The software world is in the middle of a patent arms race. Everybody is suing everybody else for patent infringement. And companies are spending billions of dollars buying up patent portfolios.
Lam Thuy Vo/ NPR
Source: The Wall Street Journal, The New York Times
Lam Thuy Vo/ NPR
That part of the story is pretty familiar by now. (See our big story from last year.)
Here's another interesting data point we just came across: Roughly 40,000 software patents are issued every year.
The ridiculous number of new patents means that, even if a software company wanted to figure out whether it was infringing on any patents, it would be impossible to do so.
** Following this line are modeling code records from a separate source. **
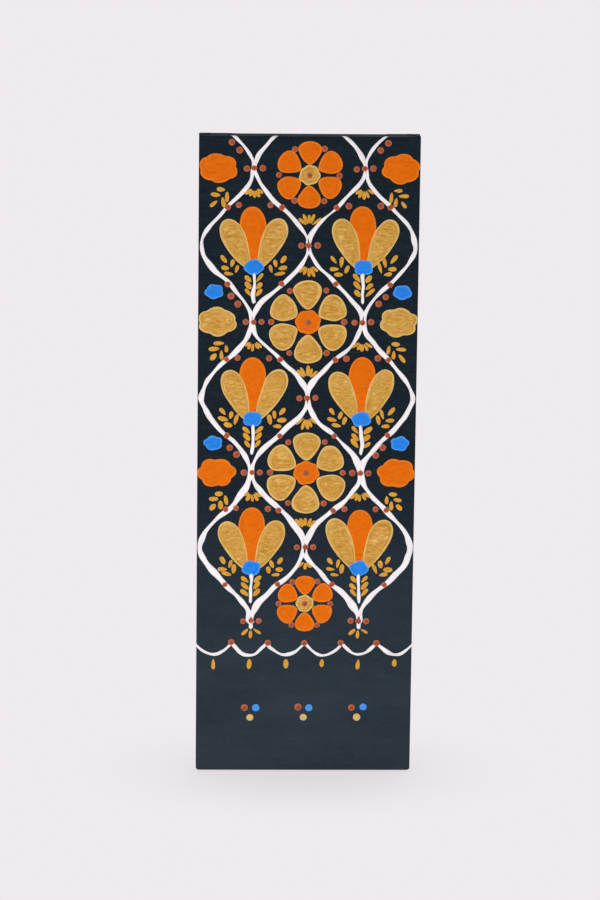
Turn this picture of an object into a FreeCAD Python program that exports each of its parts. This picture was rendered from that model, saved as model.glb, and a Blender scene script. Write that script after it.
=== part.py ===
"""A stretched canvas panel, 200 x 600 mm, built the way a frame maker builds one.

Four stretcher bars of one moulding meet in mitred corners with double tongues and slots. Two tapered keys
sit in each corner and can be tapped in to tighten the cloth. The cloth wraps the bars, turns over their backs
and is stapled there. The staples of a row share one part.

Frame: X runs across the panel, Y from the painted face towards the wall, Z up. The origin is at the middle of
the footprint, on the surface that the panel stands on.
"""

import FreeCAD, Part
import math
import os
import Sketcher

DOC = FreeCAD.newDocument("stretched_canvas")

# Driving dimensions in millimetres: alias, value, what it is.
DIMENSIONS = [
    ("frame_width", 200, "outside width of the joined bars"),
    ("frame_height", 600, "outside height of the joined bars"),
    ("bar_width", 38, "width of a bar, from its outer to its inner edge"),
    ("bar_depth", 18, "depth of a bar, from its front to its back"),
    ("lip_land", 5, "width of the raised lip that carries the cloth"),
    ("lip_radius", 2.2, "rounding of the lip's outer edge"),
    ("bevel_drop", 2.6, "how far the front falls away towards the inner edge"),
    ("back_radius", 1.2, "rounding of the outer back edge"),
    ("arris", 1, "chamfer of the two inner edges"),
    ("corner_radius", 2.4, "rounding of the frame's four outer corners"),
    ("cheek_depth", 6, "depth of the mitred front cheek"),
    ("tongue", 3.6, "thickness of each of the two tongues in a corner"),
    ("slot_play", 0.1, "extra width of a slot over its tongue"),
    ("key_length", 35, "length of a corner key"),
    ("key_butt", 14, "width of a key at its thick end"),
    ("key_tip", 3, "width of a key at its thin end"),
    ("key_thickness", 3.4, "thickness of a key"),
    ("key_inserted", 20, "length of a key inside its slot"),
    ("key_corner", 2, "chamfer on the thick end of a key"),
    ("cloth", 0.6, "thickness of the primed and painted cloth"),
    ("cloth_ease", 0.2, "how much smaller the cloth's roundings are than the wood's"),
    ("hem_width", 26, "width of the cloth turned over the back"),
    ("staple_crown", 11, "length of a staple across its two legs"),
    ("staple_leg", 6, "length of a staple's legs under its crown"),
    ("staple_wire", 0.5, "thickness of the staple wire, measured out of the back"),
    ("staple_width", 1, "width of the staple wire along the back"),
    ("staple_inset", 14, "distance from the outer edge to a row of staples"),
    ("staple_end", 48, "distance from a bar's end to the middle of its first staple"),
    ("staple_pitch", 44, "largest distance between two staples of a row"),
    ("corner_inset", 15, "distance from both outer edges to a corner staple"),
    ("overcut", 1, "how far a cutting outline runs past the wood"),
]

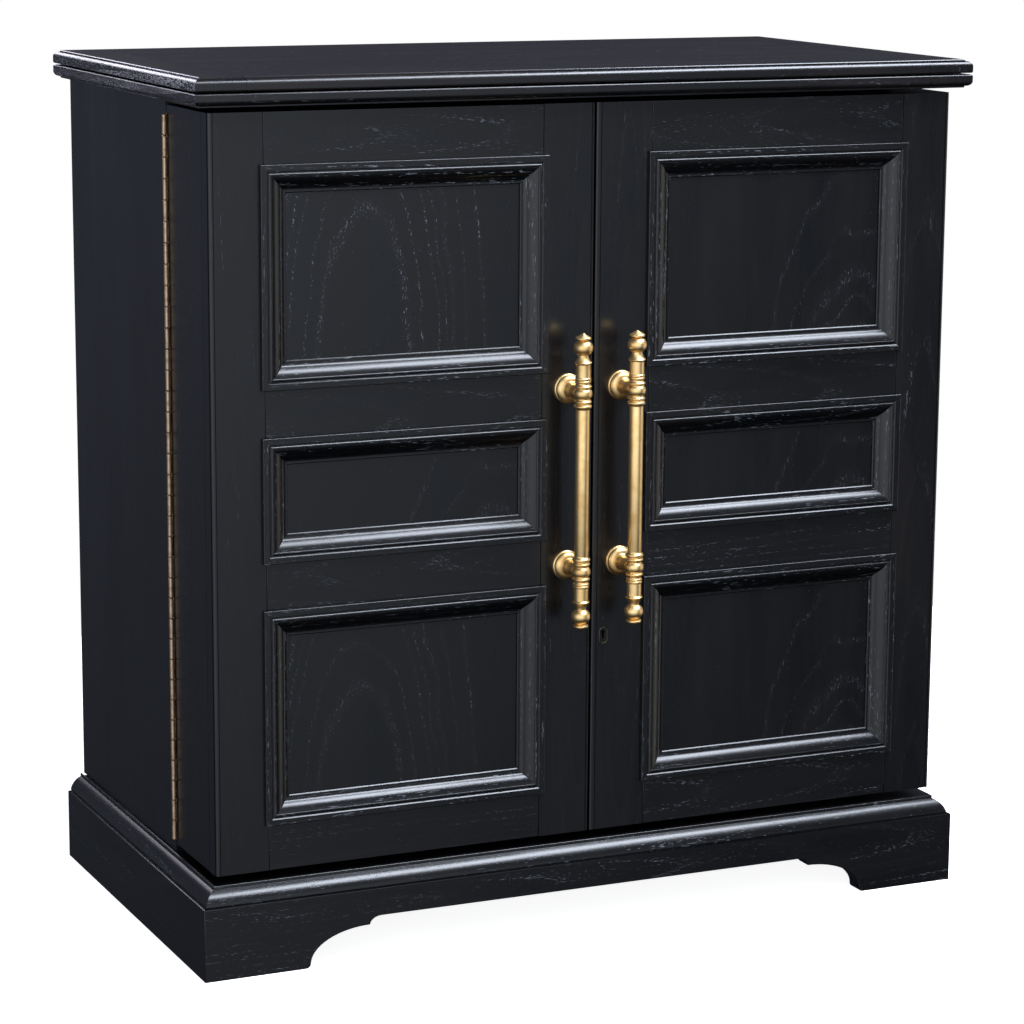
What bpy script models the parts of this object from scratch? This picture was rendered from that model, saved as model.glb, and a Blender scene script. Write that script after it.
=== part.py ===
"""Two-door cabinet with a folding top: carcase, box doors, plinth, turned pulls and lock.

World frame: metres, +Z up, the cabinet faces -Y and +X is its right-hand side as a person
in front of it sees it. The origin is on the floor under the centre of the whole cabinet.
"""
import math

import bmesh
import bpy
from mathutils import Matrix, Vector

MM = 0.001

# Clearance between two pieces that are glued, seated or face each other at rest.
SEAT = 0.3 * MM

# Carcase.
CASE_WIDTH = 985 * MM
CASE_SIDE_THICKNESS = 19 * MM
CASE_BACK_THICKNESS = 6 * MM
CASE_BACK_INSET = 4 * MM
CASE_BACK_FLOOR_GAP = 4 * MM
SHELF_THICKNESS = 18 * MM
SHELF_SETBACK = 12 * MM
SHELF_HEIGHT = 560 * MM

# Plinth, with bracket feet cut into its front board.
PLINTH_OVERHANG = 22.5 * MM
PLINTH_DEPTH = 555 * MM
PLINTH_HEIGHT = 90 * MM
PLINTH_THICKNESS = 25 * MM
DOOR_FACE_SETBACK = 20.5 * MM
FOOT_WIDTH = 128.5 * MM
FOOT_NOSE_WIDTH = 6.5 * MM
FOOT_NOSE_HEIGHT = 5 * MM
ARCH_SPAN = 77 * MM
ARCH_RISE = 40 * MM
STEP_SPAN = 15 * MM
STEP_RISE = 10 * MM
ARC_STEPS = 6

# Base moulding: an ovolo standing on the plinth board, around the deck.
MOULDING_SETBACK = 4 * MM
MOULDING_TOE = 2.5 * MM
OVOLO_DEPTH = 13.8 * MM
OVOLO_HEIGHT = 15.5 * MM
MOULDING_HEIGHT = 22 * MM
MOULDING_LEDGE = 1.7 * MM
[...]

That 40,000 figure comes from a study co-authored by Christina Mulligan of Yale Law School. In her study, she calculates how much it would cost companies to ensure they were creating software without infringing patents:
Even if a patent lawyer only needed to look at a patent for 10 minutes, on average, to determine whether any part of a particular firm's software infringed it, it would require roughly 2 million patent attorneys, working full-time, to compare every firm's products with every patent issued in a given year. At a rate of $100 per hour, that would cost $400 billion. For comparison, the software industry was valued at $225.5 billion in 2010.
This is, obviously, impossible.
"The sad thing for large companies is billions of dollars is being diverted from running your business," said Mulligan. "Small companies can't even play this game."
Correction: An earlier version of this graphic misidentified Nortel as Norton. Thanks to the commenter who pointed out the error.